Eine komplette Märchengesellschaft ist herangehüpft und herbeigelaufen, um nun höchst graziös ein Arsenal an putzmunteren, bekannten Märchen vorzustellen.
Der Froschkönig ist dabei und Aschenputtel ist es, Hänsel und Gretel machen sogar den Anfang, um dann Figuren wie Scheherazade, Ritter Blaubart, die Prinzessin auf der Erbse und Schneewittchen mit den sieben Zwergen Platz zu machen.
Als Ali Baba brilliert Ciro Ernesto Mansilla, als Rubin die Ballerina Ami Morita und als Saphir (in klassischem Blau) Rocio Aleman. Diese junge Mexikanerin, die auch schon mit großem Erfolg die „Fliederfee“ tanzte, wird zudem das nächste neue Stuttgarter „Dornröschen“ sein, für den 18. Januar 2020 ist ihr Debüt in der Titelrolle angesagt. Nach den sehr mitreißenden Besetzungen mit Elisa Badenes, Anna Osadcenko und eben Hyo-Jung Kang wird die Messlatte recht hoch hängen.
Aber man ist es beim Stuttgarter Ballett gewohnt, höchste Maßstäbe anzulegen und dennoch nicht enttäuscht zu werden, soweit es die großen Partien in den Klassikern und Cranko-Stücken sowie in den modernen Hochkarätern angeht.
Aber nach dem Auftritt des gestiefelten Katers und seines Kätzchens gibt es dennoch eine Überraschung, einen unerhört begeisternden, unerwarteten Moment:
Christian Pforr ist als blitzschnell battierender, schräg in die Luft springender, regelrecht fliegender blauer Vogel derart berückend, dass man das Gefühl hat, der Geburt eines großen Stars beizuwohnen. Pforr stammt aus den USA, aber seine Mutter ist russischer Abstammung. Er wurde in New York, in Hamburg bei John Neumeier und in Boston ausgebildet.
Hui! Seit 2018 tanzt Pforr in Stuttgart im Corps de ballet, und natürlich ist es theoretisch möglich, dass er mit dem blauen Vogel auch schon den besten Auftritt seiner Karriere hat. Aber ebenso ist es möglich, dass hier ein Supertalent heranwächst, bei dem man es kaum erwarten kann, ihn in tragenden Rollen etwa von Cranko oder Neumeier zu sehen.

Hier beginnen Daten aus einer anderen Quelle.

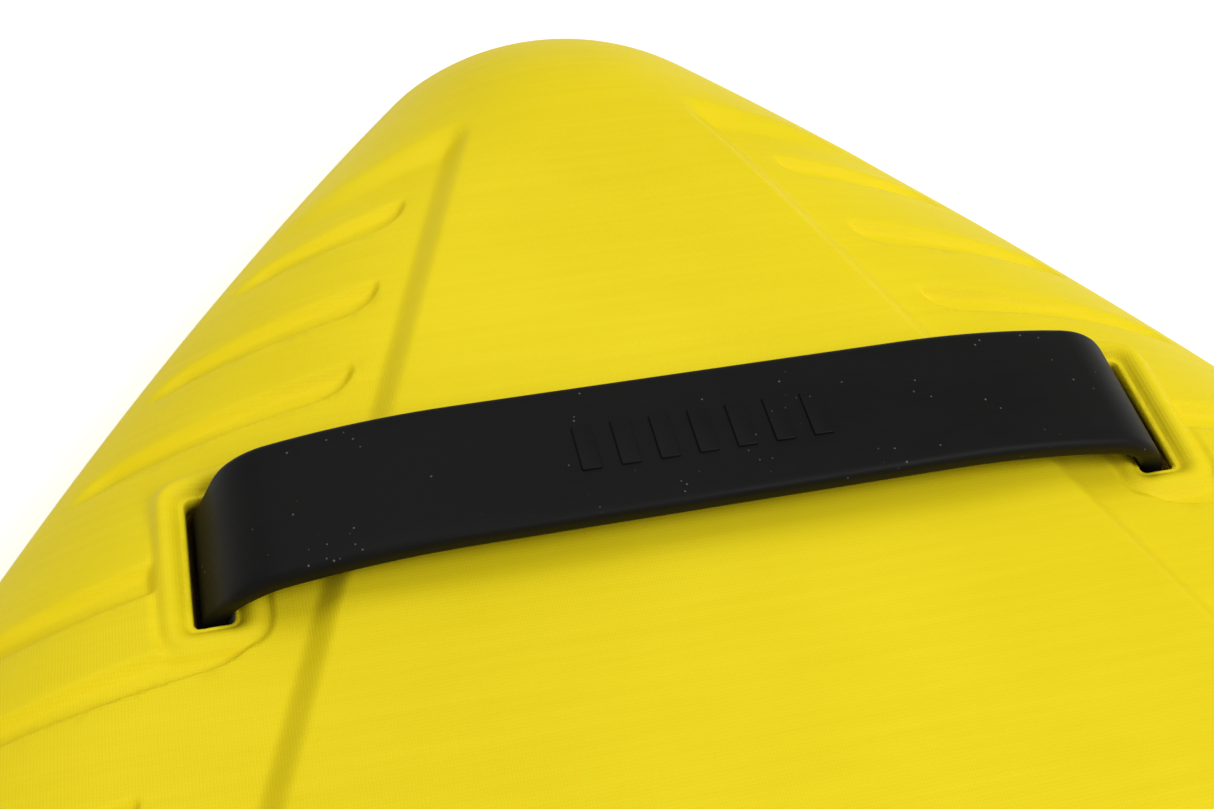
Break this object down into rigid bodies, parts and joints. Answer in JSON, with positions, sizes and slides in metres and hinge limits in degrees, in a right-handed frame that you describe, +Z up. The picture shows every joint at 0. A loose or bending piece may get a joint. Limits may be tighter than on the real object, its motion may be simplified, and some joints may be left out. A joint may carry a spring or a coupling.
{
  "type": "hand-strap swim board",
  "caption": "Compact delta-shaped foam swim float with a raised crown, grooved side panels and a rubber hand strap through two slots.",
  "frame": {"origin": "bottom centre of the whole part, on the flat underside", "axes": "+Y towards the nose, +Z up out of the crown, +X to the right of a swimmer behind the tail"},
  "size_m": [0.28, 0.32, 0.0414],
  "materials": {
    "knit_skin": "fine knit, satin",
    "core_foam": "cut closed-cell foam, matte",
    "strap_rubber": "moulded, matte",
    "anchor_plastic": "moulded, satin"
  },
  "bodies": {
    "board": {"foam_core": "core_foam", "top_skin": "knit_skin", "bottom_skin": "knit_skin", "anchor_plate_left": "anchor_plastic", "anchor_plate_right": "anchor_plastic"},
    "strap": {"hand_strap": "strap_rubber", "anchor_bar_left": "anchor_plastic", "anchor_bar_right": "anchor_plastic"}
  },
  "joints": [
    {"name": "strap_lift", "type": "slide", "parent": "board", "child": "strap", "axis": [0, 0, 1], "range_m": [0, 0.005]}
  ]
}
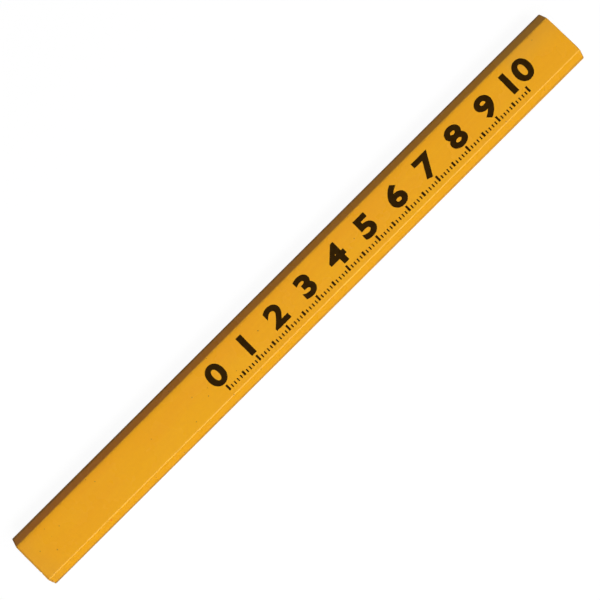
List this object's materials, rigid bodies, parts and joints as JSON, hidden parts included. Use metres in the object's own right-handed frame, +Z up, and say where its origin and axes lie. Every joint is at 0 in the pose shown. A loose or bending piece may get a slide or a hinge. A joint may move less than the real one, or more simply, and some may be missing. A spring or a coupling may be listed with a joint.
{
  "type": "carpenter pencil",
  "caption": "Flat unsharpened carpenter pencil: a wooden case of glued, grooved slats with chamfered long edges and yellow lacquer, round a flat graphite core, for marking timber.",
  "frame": {"origin": "middle of the broad face that the pencil rests on", "axes": "+X along the pencil, the way its printed scale reads; +Y across it; +Z up, from the broad face that it rests on to the printed broad face"},
  "size_m": [0.1778, 0.015, 0.007],
  "materials": {
    "lacquer": "gloss",
    "filler": "matte",
    "casing_wood": "matte",
    "graphite": "satin",
    "glue": "satin",
    "ink": "matte"
  },
  "bodies": {
    "root": {"colour_lacquer": "lacquer", "filler_coat": "filler", "upper_slat": "casing_wood", "lower_slat": "casing_wood", "graphite_core": "graphite", "core_bond": "glue", "glue_strip_left": "glue", "glue_strip_right": "glue"}
  },
  "joints": []
}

Da nun gerade in Stuttgart – aber nicht nur dort – an talentiertem Nachwuchs kein Mangel herrscht, wird man sich wohl noch einige Zeit gedulden müssen. Aber der Bogen ist gespannt – und der Pfeil wird wohl weit, weit fliegen!
Als Prinzessin Florine reüssiert adrett und zierlich Agnes Su an Pforrs Seite, ohne allerdings an seine Aura des jugendlichen Virtuosen heranzukommen.
Ein weiteres Highlight besorgt allerdings Diana Ionescu als Rotkäppchen, und sollte jemand glauben, so eine Nummer sei eine kindische Angelegenheit, dem wird wärmstens empfohlen, sich das „Dornröschen“ von Marcia Haydée anzusehen.
Entweder in Stuttgart, wo es sozusagen geboren wurde – oder ab Oktober 2020 beim Staatsballett Berlin, wo Marcia bereits Besetzungen getätigt und einige Proben geleitet hat.
Echte Kenner bevorzugen es allerdings, beide Ballettcompagnien mit dem Glanzstück zu erleben, und warum eigentlich nicht auch in möglichst vielen verschiedenen Interpretationen?!
Vorerst aber schwebt Dornröschens Traumflitter noch über Stuttgart, und bei all den glamourösen Alt- und Neubesetzungen gewinnt man den Eindruck, dass so ein Märchen mit seinen knalligen Figuren und prägnanten Handlungsvorgängen der bestmögliche Weg ist, um die Geschicke der Welt auf die Bühne zu bringen. Mit Feenhand sozusagen…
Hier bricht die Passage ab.